The University of Yaoundé sits on a hill in a quiet neighborhood of Cameroon’s capital city. It is the country’s oldest and most prestigious school, but it has fallen into disrepair.

“We don’t have [consistent] electricity,” said Ives Magloire Kengne, a researcher who studies wastewater treatment. “We have a generator that is broken and rusting. Sometimes you go two days without electricity.”

Besides that, frequent water cuts mean that sometimes, even in his water laboratory, they don’t have water.

Kengne endures all of this on a tiny salary — about $15 a day. “I’m just not satisfied with that,” he said.

Across Africa and the developing world, researchers are often dissatisfied with professional opportunities in their home countries. Many end up seeking better opportunities abroad.

One study from the International Organization for Migration found that 17 percent of Cameroonians who had some higher education ended up leaving the country.

For certain professions the rate of emigration was even higher. Almost half of all doctors who train in Cameroon migrated to other countries.

“This brain drain is a serious handicap for countries that want to develop themselves — like Cameroon,” said Francois Thabi, coordinator of a government program on professional migration.

Cameroon is now trying to reverse this brain drain.

Thabi said his country cannot compete with the allure of Europe or the US economically, but it can do more than it has done in the past to convince professionals to stay.

“The idea is to say let’s do everything to give our people a reason not to leave the country,” he said. “We have to show them the benefits of staying so that they won’t leave.”

To that end, the Cameroonian government in 2009 started paying a quarterly allowance to professors, lecturers and scientists at state-run universities in order to augment their meager salaries.

Innocent Foutcha, president of a union for university professors and lecturers in Cameroon, said the allowance is having some effect.

“There is clear evidence that people have started coming back to universities,” he said. “Research has picked up.”

Foutcha noted, however, that the allowance does not always come on time, and even with the allowance professors make a pretty small salary. Still, he said, the new program is a step in the right direction.

Private groups are also working to support research in Cameroon. An organization called Global Viral Forecasting (GVF) has set up a laboratory in Yaoundé to search for emerging viruses in Africa’s forests, which gave the world diseases such as HIV and Ebola.

An American researcher started GVF, but many of the lead staff are Cameroonian scientists.

Cyrille Djoko, director of GVF’s Central Africa laboratory, said hiring local researchers is good for the science because they have more consistent access to the forests.
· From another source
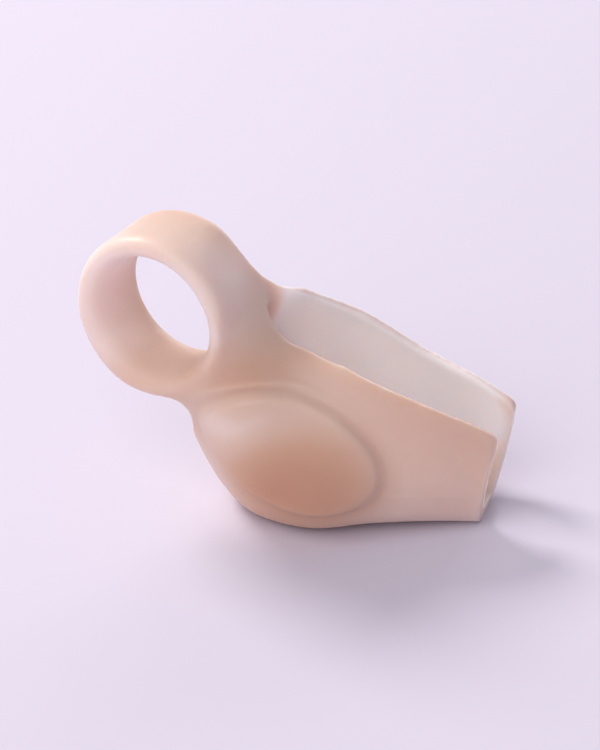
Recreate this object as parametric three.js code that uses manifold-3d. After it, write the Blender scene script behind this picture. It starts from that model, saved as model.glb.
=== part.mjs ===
// Gel bunion protector: one seamless moulding of soft translucent gel. A thick toe loop stands at the
// left end and runs through a neck into a scoop-shaped shield, open along its top and at its right end.
// The outer wall of the shield carries a raised oval cushion that covers the bunion.
// Millimetres. +X runs from the toe loop to the open end, -Y is the padded side, +Z is up.

import * as THREE from 'three';
import { ParametricGeometry } from 'three/addons/geometries/ParametricGeometry.js';
import { mergeVertices } from 'three/addons/utils/BufferGeometryUtils.js';
import Module from 'manifold-3d';

// Toe loop
const TOE_BORE = 24.8;          // diameter of the hole for the big toe
const LOOP_WALL = 5.7;          // thickness of the gel around the toe, halfway up
const LOOP_DROP = 0.7;          // how much thicker the loop is below the toe, and thinner above
const LOOP_LENGTH = 17;         // along the toe
const RIM_RADIUS = 2.4;         // rounding of the loop's outer rims
const BORE_FLARE = 5.5;         // length over which the hole flares to each rim
const RIM_LAND = 0.1;           // flat left between the flare and the rounded rim
const LOOP_TURN = 32;           // degrees that the toe hole is turned from straight across the shield
const LOOP_HEIGHT = 45;         // centre of the hole above the surface it rests on

// Shield
const SHIELD_REACH = 69;        // from the loop's centre to the open end
const SHIELD_WIDTH = 36;        // across both walls
const SHIELD_HEIGHT = 40;       // height of the walls beside the loop
const PAD_WALL = 3;             // gel thickness of the padded wall
const FAR_WALL = 2;             // gel thickness of the opposite wall
const NECK_FILLET = 11;         // reach of the fillet where the loop runs into the shield
const SOLE_DEPTH = 0.8;         // how far the round underside is flat, where the shield rests on it
const END_TURN = 17;            // degrees that the trimmed end is turned towards the padded side
const END_RAKE = 9;             // degrees that the trimmed end leans out over its own foot

// Raised oval cushion on the padded wall
const PAD_LENGTH = 34;
const PAD_HEIGHT = 26;
const PAD_RISE = 1.3;           // how far it stands proud
const PAD_STEP = 3.5;           // width of the rounded step round its edge
const PAD_CENTRE_X = 24.4;      // from the loop's centre, towards the open end
const PAD_CENTRE_Z = 20;        // above the surface it rests on
const PAD_TILT = 6;             // degrees, low side towards the open end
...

It also keeps scientists working in Cameroon, “most of whom are only thinking about going abroad to look for greener pastures,” he said.

Ives Magloire Kengne, the water researcher at the University of Yaoundé, said he has received offers to go abroad but has decided to stay, in part, due to pride.

“We have to have people who stay,” he said. “If we all leave, who is going to build Cameroon? It’s a question I often pose to friends. If we all leave Africa, who is going to come and build it up?”